Shift the person's attention to another outcome, using the format

"Whether or not I said mean things/am a bad person is not the issue, but whether those things needed to be said."
You can also use the forms "whether or not..." and 'the problem here is not that...."

Apply to speaker, (X):



"Saying mean things(X) means you're a bad person(Y)."

Apply X to the speaker:
"That's a mean thing to say."
"I wish you could have said that nicer."


Apply to speaker, (Y):



"Saying mean things(X) means you're a bad person(Y)."

Apply Y to the speaker:
"It's too bad you said that now."
That's not a very good thing to say to friends."


Other causes:



"Saying mean things(X) means you're a bad person(Y)."

What things could cause Y?
Use the format:
"It's not X that makes somebody Y, it's _____."

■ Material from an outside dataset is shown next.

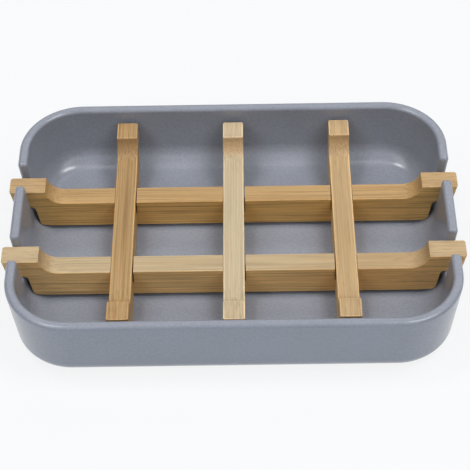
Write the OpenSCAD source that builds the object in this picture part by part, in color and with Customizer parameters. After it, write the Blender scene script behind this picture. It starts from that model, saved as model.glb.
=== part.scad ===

Consequences of the belief:



"Saying mean things(X) means you're a bad person(Y)."

What could happen to them if they continue to think this way? What are the extreme consequences of the belief?

"Believing that could make it hard to keep friends."
"Beliefs like that can become self-fulfilling prophecies."


Apply a Meta- Frame to the whole equivalence:



"Saying mean things(X) means you're a bad person(Y)."

How is it possible that they could believe that? "You're only saying that because...."

"You're only saying that to empower yourself, and it's useful for people to be able to do that in a variety of ways."
"This is all really about learning/giving feedback/improving communication."